Though it is not unusual for judges to disagree, and disagree vehemently, the tone of the judgments and the unusual interruption by the chief justice during the handing down of the judgment have raised questions about whether all is well among the justices of the highest court.

It appears that the judgments were handed down with undue haste and with no discernable reason for it. There are some typos and formatting issues — missing full stops and an order that starts at point seven — highly unusual for a Constitutional Court judgment that was not delivered urgently.

Far more significantly, Mogoeng’s judgment criticised the majority decision for setting a 120-day time limit for the adoption of impeachment rules and a 180-day time limit for the investigative process to determine whether Zuma had committed impeachable conduct.

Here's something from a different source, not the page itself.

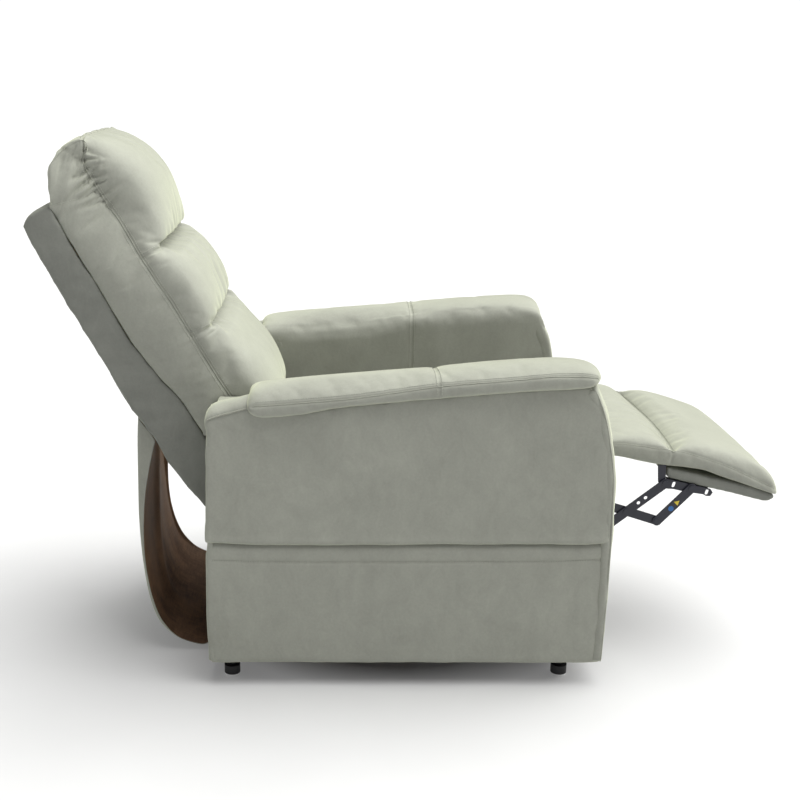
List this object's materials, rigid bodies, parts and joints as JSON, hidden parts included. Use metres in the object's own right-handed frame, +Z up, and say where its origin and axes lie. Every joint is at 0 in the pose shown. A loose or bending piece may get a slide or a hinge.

“Rules are to be made within 120 days, which includes the festive period and Parliament’s recess period. And in effect the impeachment, to be initiated in terms of those rules, is only allocated 60 days — 180 days minus 120 days,” said Mogoeng.

The media summary of the majority decision — not binding on the court — also refers to 120 and 180 days. The majority judgment itself, however, does not. It says “without delay”.

The reason for this discrepancy is not clear but it is possible that an earlier draft of the majority judgment did specify time periods and it was changed at the last minute. If this is so, Mogoeng should have been able to amend his own judgment accordingly. He should also have — before going into open court — been able to amend the summary of his judgment prepared for the handing down of the judgment.

They say hard cases make bad law. The Zuma presidency has seen the courts being drawn into many hard cases — disputes that would have preferably been resolved elsewhere. The long-term consequences for the law made in this period will be judged by history.